MIT-LCP / physionet

A collection of tools for working with the PhysioNet repository.
http://physionet.org/
MIT License
69 stars 17 forks source link

Matching numeric files with ICU Admission ids using time stamp from numeric files #123

Open phaniparsa opened 4 years ago

phaniparsa commented 4 years ago

Hello Team,

I'm currently working on a project on MIMIC-III matched subset and trying to link numeric record files with ICU stays from clinical aspect.

Below is the logic I'm using to combine numeric records with ICU Stays: Step#1: Extracting SUBJECT_ID and DateTime stamp from numeric files. Step#2: Joining the [SUBJECT_ID, DateTime] with ICU Stays clinical file on SUBJECT_ID. Step#3: For each row in the merged data, I'm further checking if the DateTime on file is in range of an ICUSTAY INTIME and OUTTIME. If yes, I'm retrieving those. If not, I'm not considering the row.

After completing this process, I'm ending up with 15860 files out of 22247. I'm wondering if this approach is valid or not, as nearly 7000 files are missed in this way.

Also, as per: https://archive.physionet.org/mimic2/mimic2_matching.shtml , there is a chance for some records to not find a match. So I'm a bit curious if I can validate the numeric files based on the ICUSTAYS IN and OUTTIMEs, and retrieve only those files which lie in the [INTIME, OUTTIME] interval. Could you please confirm if this approach is fine and it is acceptable to not find matches for nearly 7000 files?

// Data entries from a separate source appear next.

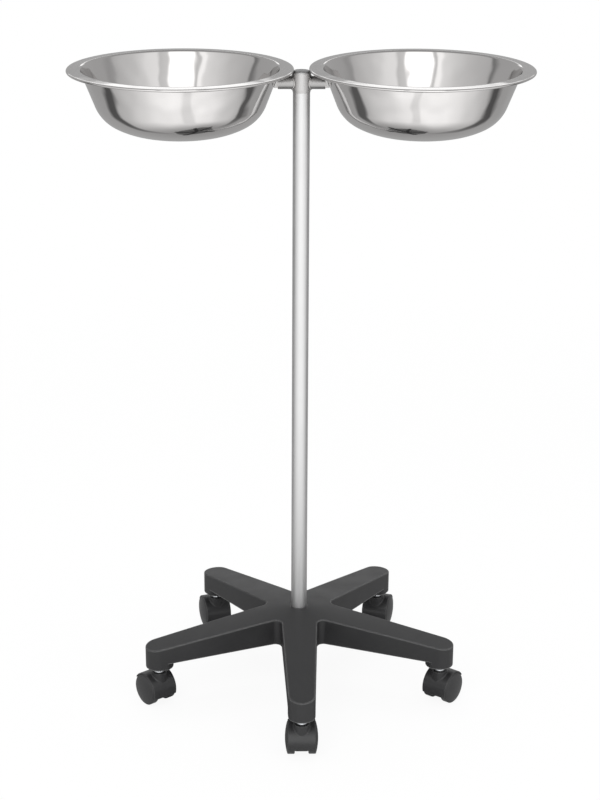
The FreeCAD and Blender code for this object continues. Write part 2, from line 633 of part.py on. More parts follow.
castor_pieces = {
    "hood": make_hood(),
    "axle": make_axle(),
    "stem": make_stem(),
    "washer": make_castor_washer(),
    "wheel_left": make_wheel(1),
    "wheel_right": make_wheel(-1),
}
grip_rings = []
for index, (castor_name, heading) in enumerate(CASTOR_HEADINGS.items()):
    for piece_name, shape in castor_pieces.items():
        save("castor_" + castor_name + "_" + piece_name, place_castor(shape, index, heading))
    grip_rings.append(place_castor(make_grip_ring(), index, heading))
save("stem_grip_rings", Part.makeCompound(grip_rings))
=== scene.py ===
import math

import bpy
import numpy as np
from mathutils import Matrix, Vector


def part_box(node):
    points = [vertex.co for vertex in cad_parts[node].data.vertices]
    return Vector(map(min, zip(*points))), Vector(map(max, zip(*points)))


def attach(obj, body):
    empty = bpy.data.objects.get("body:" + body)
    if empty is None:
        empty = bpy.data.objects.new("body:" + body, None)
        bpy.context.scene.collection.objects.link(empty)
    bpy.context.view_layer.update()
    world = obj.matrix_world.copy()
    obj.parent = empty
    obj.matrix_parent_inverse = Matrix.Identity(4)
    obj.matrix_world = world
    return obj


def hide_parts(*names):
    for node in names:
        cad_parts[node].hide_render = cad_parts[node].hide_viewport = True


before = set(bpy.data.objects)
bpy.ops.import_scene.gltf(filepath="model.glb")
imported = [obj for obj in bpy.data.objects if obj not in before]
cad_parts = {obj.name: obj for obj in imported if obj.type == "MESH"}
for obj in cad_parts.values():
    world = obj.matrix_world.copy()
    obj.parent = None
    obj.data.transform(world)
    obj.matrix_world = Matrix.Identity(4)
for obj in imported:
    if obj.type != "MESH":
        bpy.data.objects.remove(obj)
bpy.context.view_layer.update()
scene = bpy.context.scene
scene.view_settings.view_transform = "Standard"


# Camera
# The view of the photograph: from just left of the column and above the rims, looking down on the base.
# The place and the turns were found by fitting the castors, the column and the rims.
camera_place = Vector((-0.0588, -2.6357, 1.4819))
camera_pitch_down = math.radians(20.67)
camera_yaw_right = math.radians(1.28)
camera_roll = math.radians(0.29)
camera_lens_mm = 82.25
camera_sensor_mm = 36.0


def camera_axes(yaw, pitch, roll):
    """Right, up and forward for a view turned right by yaw, down by pitch and then rolled."""
    forward = Vector((math.sin(yaw) * math.cos(pitch), math.cos(yaw) * math.cos(pitch), -math.sin(pitch)))
    level = Vector((math.cos(yaw), -math.sin(yaw), 0.0))
    upright = level.cross(forward)
    right = math.cos(roll) * level + math.sin(roll) * upright
    return right, math.cos(roll) * upright - math.sin(roll) * level, forward


right_axis, up_axis, forward_axis = camera_axes(camera_yaw_right, camera_pitch_down, camera_roll)
camera_data = bpy.data.cameras.new("camera")
camera_data.lens = camera_lens_mm
camera_data.sensor_width = camera_sensor_mm
camera_data.clip_end = 100.0
camera = bpy.data.objects.new("camera", camera_data)
camera.matrix_world = Matrix.Translation(camera_place) @ Matrix((
    (right_axis.x, up_axis.x, -forward_axis.x, 0.0),
    (right_axis.y, up_axis.y, -forward_axis.y, 0.0),
    (right_axis.z, up_axis.z, -forward_axis.z, 0.0),
    (0.0, 0.0, 0.0, 1.0)))
scene.collection.objects.link(camera)
scene.camera = camera


# Studio
# A photographer's white room with three soft lamps. The camera sees plain white behind the stand.
# Steel mirrors the room, so for reflections it is a tent of hung cloth, with a wide bright sheet in
# front, sides that fall off to grey, a grey back and a grey roof.
room_light = 0.62
tent_brightest = 1.84
tent_roof = 0.40
# Brightness of the walls as shares of the brightest, each at a bearing in degrees to the right of the
# front. A narrower sheet hangs on either side of the middle one, and a dark gap ends each side.
wall_bearings = [
    (-180, 0.25), (-140, 0.27), (-112, 0.27), (-104, 0.14), (-101, 0.14), (-98, 0.34), (-84, 0.37),
    (-66, 0.42), (-50, 0.50), (-34, 0.60), (-29, 0.80), (-24, 0.78), (-22, 0.42), (-19, 0.46), (-17, 1.0),
    (17, 1.0), (19, 0.50), (30, 0.44), (33, 0.64), (46, 0.60), (54, 0.52), (66, 0.44), (84, 0.38),
    (94, 0.34), (99, 0.24), (104, 0.23), (112, 0.27), (140, 0.27), (180, 0.25)]
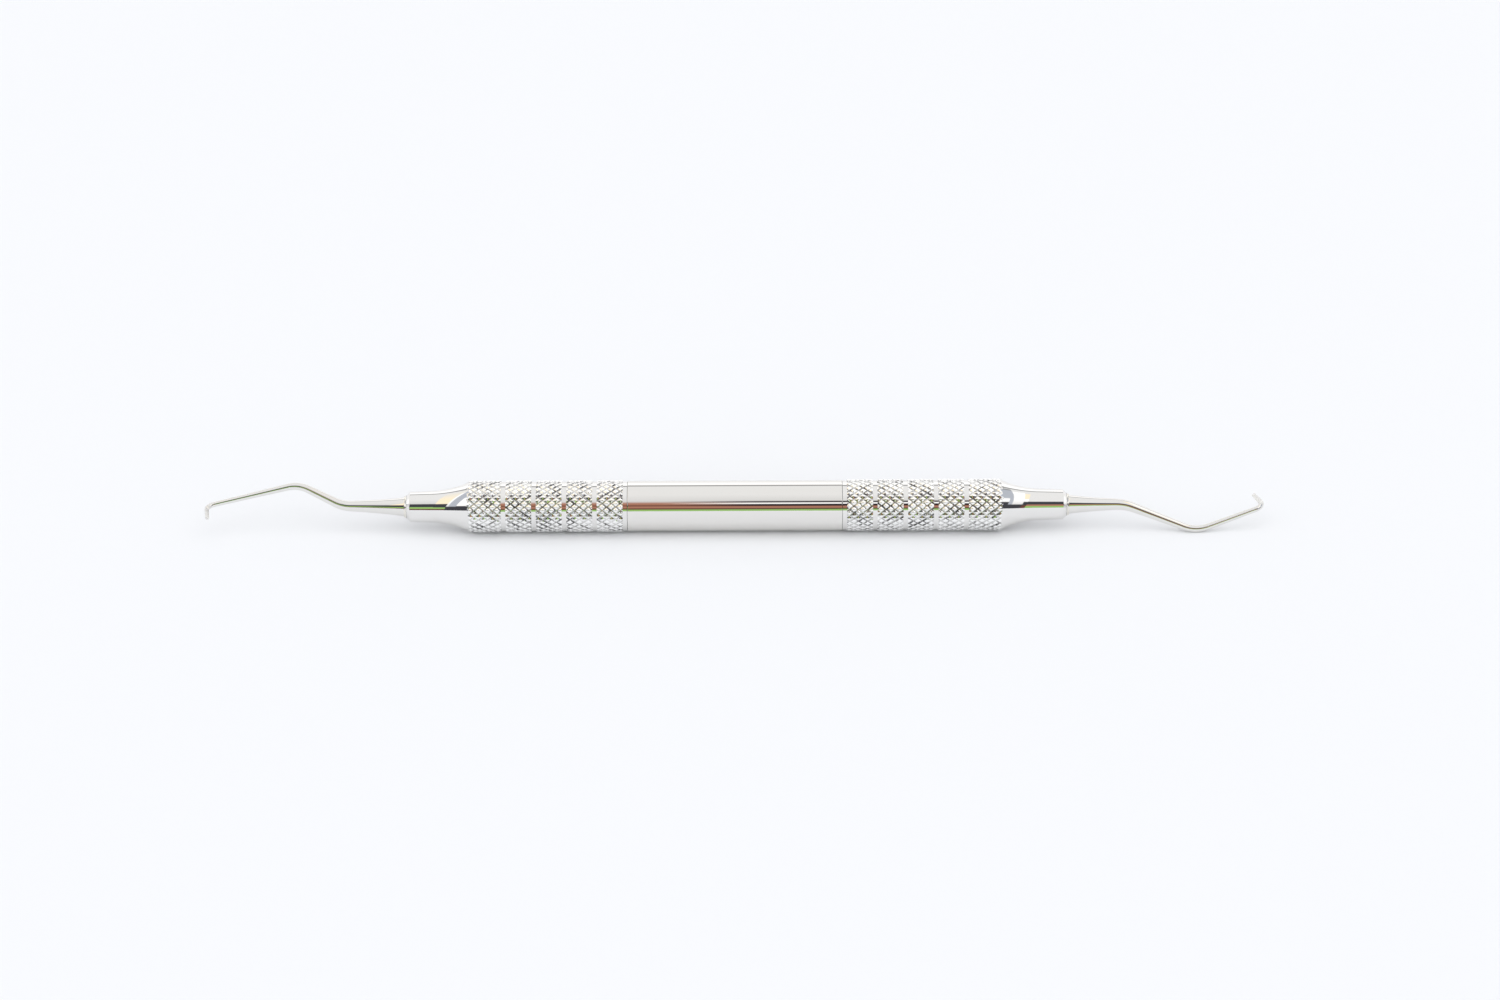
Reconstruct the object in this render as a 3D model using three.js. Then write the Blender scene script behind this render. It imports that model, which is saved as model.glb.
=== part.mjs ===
// Double-ended stainless dental hand instrument: a hollow round handle with two knurled grips, and a
// bent, tapered working end brazed into each nose. Millimetres. +X runs along the handle, +Z is up,
// and the origin is on the handle's axis, halfway between the two knurled grips. The handle lies on
// its side, with one facet of every round facing straight down.
import * as THREE from "three";

// Handle
const FACETS = 48; // sides of every round piece of the handle
const SLEEVE_RADIUS = 4.0;
const SLEEVE_HALF_LENGTH = 16.95;
const SLEEVE_BORE_RADIUS = 3.0;
const BAND_RADIUS = 4.135; // over the tips of the knurl
const GROOVE_RADIUS = 3.95;
const GROOVE_WIDTH = 0.72;
const BAND_WIDTH = 4.08;
const NARROW_BANDS = 4; // on each grip, inboard of the wide one
const WIDE_BAND_WIDTH = 4.85;

// Grip and nose
const FIT_GAP = 0.02; // between pieces that are pressed, brazed or butted together
const SPIGOT_LENGTH = 6.0;
const GRIP_BORE_RADIUS = 2.3;
const NOSE_RADIUS = 2.4; // at the small end, behind the chamfer
const NOSE_CONE_SLOPE = 0.03;
const NOSE_CURVE_RADIUS = 16.0; // of the hollow curve from the cone up to the shoulder
const NOSE_FACE_RADIUS = 1.85;
const NOSE_CHAMFER_LENGTH = 0.55;
const NOSE_CURVE_STEPS = 9; // straight stretches in that curve

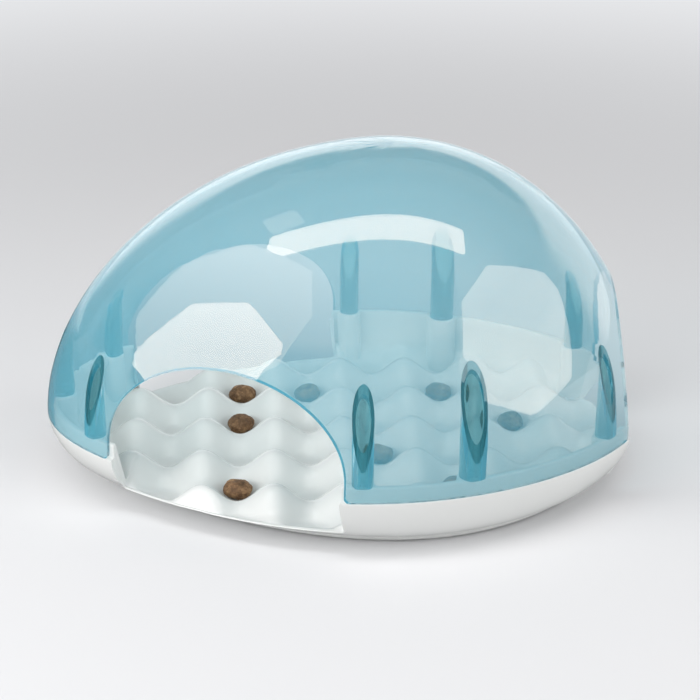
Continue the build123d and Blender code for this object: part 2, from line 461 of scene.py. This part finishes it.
@dataclass
class Studio:
    """A pale floor, a plain sky and soft lamps. Lengths in metres."""

    viewpoint: Viewpoint = Viewpoint()
    floor_colour: Colour = (0.80, 0.80, 0.81)
    backdrop_colour: Colour = (0.86, 0.87, 0.89)
    floor_reach: float = 8.0
    floor_near: float = 0.3
    floor_far: float = 1.1
    sky: float = 0.35
    backdrop_top: float = 0.46
    backdrop_blur: float = 0.05
    mirrored_floor: TwoSided = TwoSided(0.25, 1.0, 0.0, 0.3, lean=0.7)
    mirrored_wall: TwoSided = TwoSided(0.4, 1.75, 0.45, 0.72, lean=0.35)
    mirrored_ceiling: TwoSided = TwoSided(1.0, 0.3, -0.5, 0.1)
    aim: Point = (0.0, 0.0, 0.07)
    lamps: tuple[SoftBox, ...] = (
        SoftBox("lamp_left", (-0.72, -0.42, 0.55), 1.05, 1.10, 0.9, 0.26, 1.6),
        SoftBox("lamp_left_core", (-0.774, -0.532, 0.342), 0.95, 0.82, 0.58, 0.26, 4.55, turn=19.0),
        SoftBox("lamp_right", (0.82, -0.45, 0.32), 1.0, 1.02, 0.78, 0.33, 2.6, turn=16.0),
        SoftBox("lamp_top", (0.012, -0.235, 0.96), 1.1, 1.38, 0.265, 0.02, 4.45, turn=-7.0, longer=0.065),
        SoftBox("lamp_small", (-0.44, 0.035, 0.9), 1.1, 0.21, 0.165, 0.02, 1.1, turn=14.0),
    )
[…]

alistairewj commented 4 years ago

The approach is what I would do - and I think I similarly found around ~70-75% of icustay_id could be matched. You may want to add some fuzziness to the intime/outtime windows (+- 6 hours perhaps), as those times aren't exact (sometimes patients are put on the monitoring half an hour before they are "admitted" to the ICU).

The waveform matching process was done retrospectively so it was pretty difficult to do and unfortunately wasn't perfect for all patients. I don't actually know why so many files aren't matched but at least what you have found is roughly consistent with what I've found.